TCU was the only one-loss team who lost to a fellow team in the CFP conversation. Why is a loss to VaTech/Arizona/Ole Miss overlooked but a loss to an undisputed top 10 team not?

[quote]Aggv wrote:
How bad of a beating would tcu/baylor have taken from bama/oregon with their 3rd string qb? [/quote]

Why is that relevant? OSU had tremendous depth at one position, we all get that.

How bad of a beating would Alabama/Oregon/FSU have taken with their 3rd QB against any of the teams we are talking about?

[quote]tedro wrote:

[quote]red04 wrote:
People are obsessed with this VT game holy fuck.

A) Go check out the injuries VT suffered after that game, their offense was destroyed.
B) Go check out their defensive efficiency ranking, they were a legit defense
C) They still finished 7-6. Baylor and TCU both had near disasters against Texas Tech and Kansas respectively. Yes they won, but those are downright garbage teams.
D) Obviously the circumstance involved played into it along with the OSU name. Week 2, fresh QB, fresh offensive line.

If TCU has a similar situation this year, and then recovers to beat a top 10 team soundly in their place(MSU), absolutely obliterates a respected team with a good defense in their conference championship game(tough luck there I guess) on their 3rd QB, they’ll get the same lee-way and forgiveness for the loss.

Get over it.[/quote]

Should we talk about the close call at Penn State instead?

Nobody is saying OSU wasn’t deserving. They proved that over the last three games.

The entire point is that they were given a benefit of the doubt that would never be granted to TCU or Baylor, which you admit in point D.

And what difference does it make what QB you are playing with? The entire premise of this system is that it is about your “body of work”, but when you look at the losses of the top teams it clearly isn’t true.

The real discussion shouldn’t even be about OSU vs. TCU/Baylor. It just happens to be that way because they were on the bubble. The real question should be why did Alabama, Oregon, and FSU get a free pass? Everybody has a hiccup during the season, some manage to still win and some don’t. Baylor had hiccups against TTU and WVU. They managed to win at TTU but not WVU. TCU did against KU, but still won. FSU barely be beat nearly everyone. Oklahoma State would have beat them if not for a horrible call. Alabama barely beat West Virginia themselves. I understand FSU was undefeated and therefore the close calls were begrudgingly overlooked, but Alabama? I’m really not sure they were even a top 5 team.

TCU was the only one-loss team who lost to a fellow team in the CFP conversation. Why is a loss to VaTech/Arizona/Ole Miss overlooked but a loss to an undisputed top 10 team not?[/quote]

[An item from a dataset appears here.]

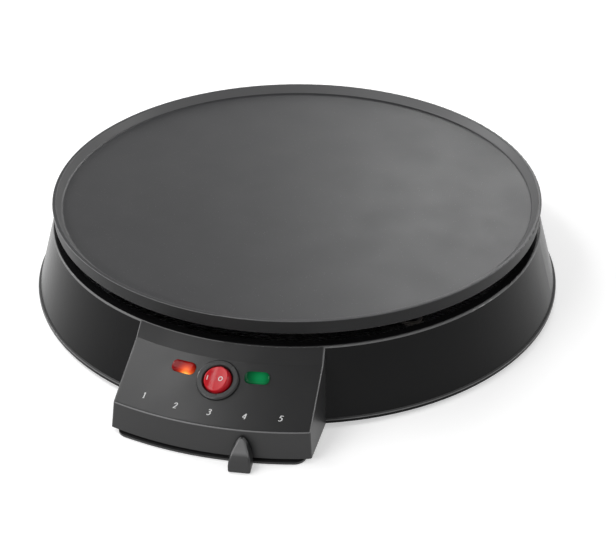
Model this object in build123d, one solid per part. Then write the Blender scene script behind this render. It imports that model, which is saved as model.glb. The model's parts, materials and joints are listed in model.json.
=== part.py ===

Bama was unassailable during the season. There’s absolutely no way they weren’t either #1 or #2, every person, even the staunch SEC haters, had them there. They lost to a 100% healthy Ole Miss team. A team that still finished #9(pre-TCU destruction, which we can’t really consider because the committee obviously didn’t have that information) after losing very key players.

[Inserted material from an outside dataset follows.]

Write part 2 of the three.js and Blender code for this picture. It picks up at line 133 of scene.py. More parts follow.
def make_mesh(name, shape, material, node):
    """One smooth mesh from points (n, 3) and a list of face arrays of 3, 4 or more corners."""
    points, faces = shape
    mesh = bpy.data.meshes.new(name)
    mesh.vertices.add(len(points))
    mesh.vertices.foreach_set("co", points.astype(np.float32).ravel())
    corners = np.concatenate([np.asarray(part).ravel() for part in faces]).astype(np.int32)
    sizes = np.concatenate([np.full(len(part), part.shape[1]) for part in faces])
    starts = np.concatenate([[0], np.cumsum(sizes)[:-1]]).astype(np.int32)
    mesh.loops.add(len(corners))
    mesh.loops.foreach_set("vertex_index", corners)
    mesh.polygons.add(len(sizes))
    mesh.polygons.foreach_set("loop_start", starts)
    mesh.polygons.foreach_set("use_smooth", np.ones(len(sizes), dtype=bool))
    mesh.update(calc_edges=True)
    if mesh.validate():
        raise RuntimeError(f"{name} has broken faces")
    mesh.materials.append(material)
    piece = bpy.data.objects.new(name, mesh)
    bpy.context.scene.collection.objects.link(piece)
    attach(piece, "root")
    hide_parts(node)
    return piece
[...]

You’re kind fixated on the whole 1-loss part, ignoring every other part of the season. TCU beat, relatively, nobody in comparison to their peers. They were living on the eye test, receiving credit for being up 21 late on Baylor, and a very good showing against KState.

They were ranked #3 until OSU obliterated Wisconsin and Baylor tied them in the Big12 standings. Had they played Baylor(or KState or something like that) in a Big12 conference final that weekend instead of Iowa State, they may have been able to hold off the Buckeyes. But they didn’t. That’s why they were out.

[quote]red04 wrote:
Bama was unassailable during the season. There’s absolutely no way they weren’t either #1 or #2, every person, even the staunch SEC haters, had them there. They lost to a 100% healthy Ole Miss team. A team that still finished #9(pre-TCU destruction, which we can’t really consider because the committee obviously didn’t have that information) after losing very key players.
[/quote]
What? Did you watch the opener? WVU beat themselves. Bama barely beat Arkansas and LSU, both unranked at season’s end. They had another close call against MSU. They were automatically in for no other reason than being the best SEC team, which I would support in my proposed system but not the current one.

You take the bowl games out and the schedules are pretty similar. Going into the season TCU looked liked they would have one of the toughest schedules. Are you going to hold it against them that Oklahoma and Oklahoma State underperformed? These factors are completely out of their control.

And I am fixated on the one-loss thing - because that one loss is what was used to keep both Big 12 teams out, even though Oregon, Alabama, and OSU all had a worse loss than TCU. I really don’t care about mid-level opponents. When it comes down to it nobody really had more than a couple big wins before bowl season.

[quote]
They were ranked #3 until OSU obliterated Wisconsin and Baylor tied them in the Big12 standings. Had they played Baylor(or KState or something like that) in a Big12 conference final that weekend instead of Iowa State, they may have been able to hold off the Buckeyes. But they didn’t. That’s why they were out.[/quote]

So now your “body of work” is also about making sure you play the right team at the right time? That sounds consistent.

This is why the playoff sucks. Put down some real rules to determine the participants, otherwise we all know that the big names will always have an edge. Just like in the BCS.